● **REQUIREMENTS**
Copy the first line of the material below and every later line through the line containing "zAxis = vec(0, 0, 1)", without any other output.

● **THE INPUT**
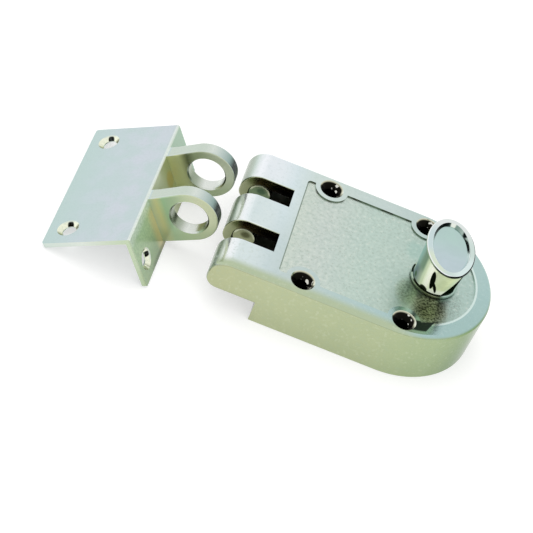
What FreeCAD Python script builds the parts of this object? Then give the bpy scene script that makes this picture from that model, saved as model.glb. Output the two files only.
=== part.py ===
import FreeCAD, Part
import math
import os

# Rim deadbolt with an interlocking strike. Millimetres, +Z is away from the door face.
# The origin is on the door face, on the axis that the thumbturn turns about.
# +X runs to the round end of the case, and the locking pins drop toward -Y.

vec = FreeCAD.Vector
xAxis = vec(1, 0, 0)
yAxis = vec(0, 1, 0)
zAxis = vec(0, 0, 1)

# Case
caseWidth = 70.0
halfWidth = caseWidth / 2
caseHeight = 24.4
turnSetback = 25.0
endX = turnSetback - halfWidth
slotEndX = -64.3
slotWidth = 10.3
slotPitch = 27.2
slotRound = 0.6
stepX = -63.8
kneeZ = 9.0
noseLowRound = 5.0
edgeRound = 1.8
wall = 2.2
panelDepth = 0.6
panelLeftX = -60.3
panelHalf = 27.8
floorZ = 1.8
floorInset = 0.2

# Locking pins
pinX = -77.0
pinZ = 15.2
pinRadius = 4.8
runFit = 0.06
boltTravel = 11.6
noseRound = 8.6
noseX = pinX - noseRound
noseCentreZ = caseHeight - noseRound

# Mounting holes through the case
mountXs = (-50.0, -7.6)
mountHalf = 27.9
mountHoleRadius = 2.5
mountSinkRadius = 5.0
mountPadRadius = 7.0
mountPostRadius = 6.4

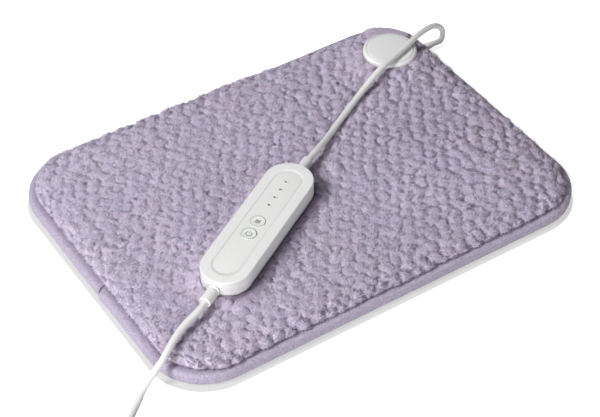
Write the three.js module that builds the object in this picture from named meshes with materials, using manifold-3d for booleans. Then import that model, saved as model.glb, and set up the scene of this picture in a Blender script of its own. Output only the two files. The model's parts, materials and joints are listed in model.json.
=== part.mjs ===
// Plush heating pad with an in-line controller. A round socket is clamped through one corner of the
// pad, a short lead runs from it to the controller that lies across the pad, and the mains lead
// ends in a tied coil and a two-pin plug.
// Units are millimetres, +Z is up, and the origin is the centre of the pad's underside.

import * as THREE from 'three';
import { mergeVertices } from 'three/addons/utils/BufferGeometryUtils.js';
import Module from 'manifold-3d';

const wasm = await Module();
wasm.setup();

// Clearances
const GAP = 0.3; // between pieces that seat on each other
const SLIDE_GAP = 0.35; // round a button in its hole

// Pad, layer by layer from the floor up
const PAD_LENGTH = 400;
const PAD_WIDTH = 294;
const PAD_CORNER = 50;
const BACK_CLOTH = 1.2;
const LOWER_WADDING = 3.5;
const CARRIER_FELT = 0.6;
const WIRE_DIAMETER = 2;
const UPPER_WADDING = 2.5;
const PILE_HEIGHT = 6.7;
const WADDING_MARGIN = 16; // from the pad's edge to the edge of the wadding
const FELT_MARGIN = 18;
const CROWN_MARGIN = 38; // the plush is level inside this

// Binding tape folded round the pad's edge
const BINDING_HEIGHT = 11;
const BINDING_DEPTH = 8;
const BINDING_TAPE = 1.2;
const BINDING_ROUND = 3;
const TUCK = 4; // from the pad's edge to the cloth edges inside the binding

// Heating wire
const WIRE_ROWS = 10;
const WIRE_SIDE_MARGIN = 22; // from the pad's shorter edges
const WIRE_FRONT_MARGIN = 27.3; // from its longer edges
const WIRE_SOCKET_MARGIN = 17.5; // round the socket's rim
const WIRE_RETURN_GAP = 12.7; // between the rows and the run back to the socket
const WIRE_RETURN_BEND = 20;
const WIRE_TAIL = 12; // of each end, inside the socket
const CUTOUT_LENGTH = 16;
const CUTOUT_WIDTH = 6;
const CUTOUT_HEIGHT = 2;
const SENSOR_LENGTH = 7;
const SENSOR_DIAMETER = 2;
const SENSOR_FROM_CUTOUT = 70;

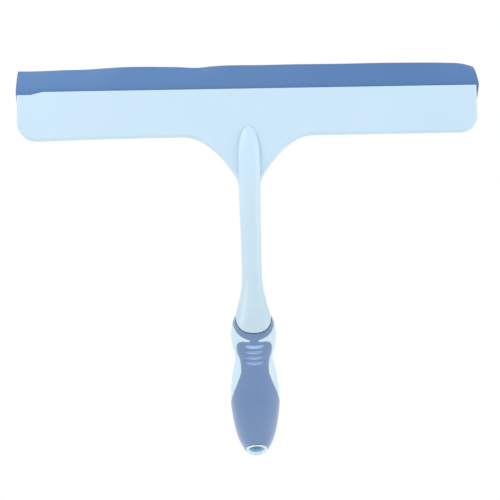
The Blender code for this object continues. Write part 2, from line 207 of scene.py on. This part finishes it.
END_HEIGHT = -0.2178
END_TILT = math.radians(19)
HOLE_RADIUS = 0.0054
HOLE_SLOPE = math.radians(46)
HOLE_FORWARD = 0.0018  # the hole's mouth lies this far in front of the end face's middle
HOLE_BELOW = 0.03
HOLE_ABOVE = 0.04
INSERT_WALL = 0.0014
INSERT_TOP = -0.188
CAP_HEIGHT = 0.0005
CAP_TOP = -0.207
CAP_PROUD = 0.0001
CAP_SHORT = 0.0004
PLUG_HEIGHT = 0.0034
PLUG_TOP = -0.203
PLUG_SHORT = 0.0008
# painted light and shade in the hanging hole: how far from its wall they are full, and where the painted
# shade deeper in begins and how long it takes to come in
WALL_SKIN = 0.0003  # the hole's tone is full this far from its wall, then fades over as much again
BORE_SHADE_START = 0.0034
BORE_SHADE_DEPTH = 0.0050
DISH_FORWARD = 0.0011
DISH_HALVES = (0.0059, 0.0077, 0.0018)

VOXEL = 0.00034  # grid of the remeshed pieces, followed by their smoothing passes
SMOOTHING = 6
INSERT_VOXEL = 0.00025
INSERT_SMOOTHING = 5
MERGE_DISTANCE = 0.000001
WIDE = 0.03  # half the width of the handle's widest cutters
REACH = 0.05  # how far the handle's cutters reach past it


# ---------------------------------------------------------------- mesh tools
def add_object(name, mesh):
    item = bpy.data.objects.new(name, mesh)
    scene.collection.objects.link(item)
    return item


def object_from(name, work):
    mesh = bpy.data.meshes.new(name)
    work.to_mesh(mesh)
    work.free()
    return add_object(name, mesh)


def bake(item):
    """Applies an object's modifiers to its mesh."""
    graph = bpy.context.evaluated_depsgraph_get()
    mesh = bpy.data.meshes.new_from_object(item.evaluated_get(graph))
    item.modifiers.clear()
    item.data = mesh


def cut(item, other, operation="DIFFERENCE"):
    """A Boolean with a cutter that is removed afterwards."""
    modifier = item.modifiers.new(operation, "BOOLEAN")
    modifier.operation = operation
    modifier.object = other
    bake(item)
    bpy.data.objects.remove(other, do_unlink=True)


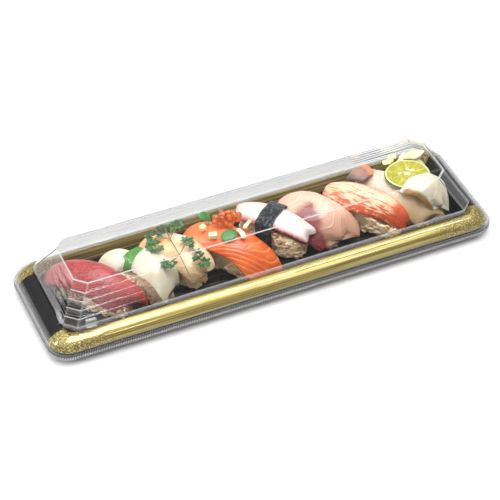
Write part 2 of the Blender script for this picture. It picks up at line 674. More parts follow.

● **CORRECT RESULT**
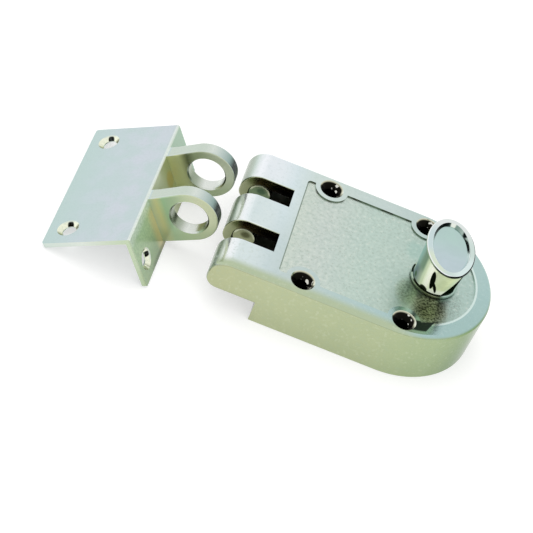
What FreeCAD Python script builds the parts of this object? Then give the bpy scene script that makes this picture from that model, saved as model.glb. Output the two files only.
=== part.py ===
import FreeCAD, Part
import math
import os

# Rim deadbolt with an interlocking strike. Millimetres, +Z is away from the door face.
# The origin is on the door face, on the axis that the thumbturn turns about.
# +X runs to the round end of the case, and the locking pins drop toward -Y.

vec = FreeCAD.Vector
xAxis = vec(1, 0, 0)
yAxis = vec(0, 1, 0)
zAxis = vec(0, 0, 1)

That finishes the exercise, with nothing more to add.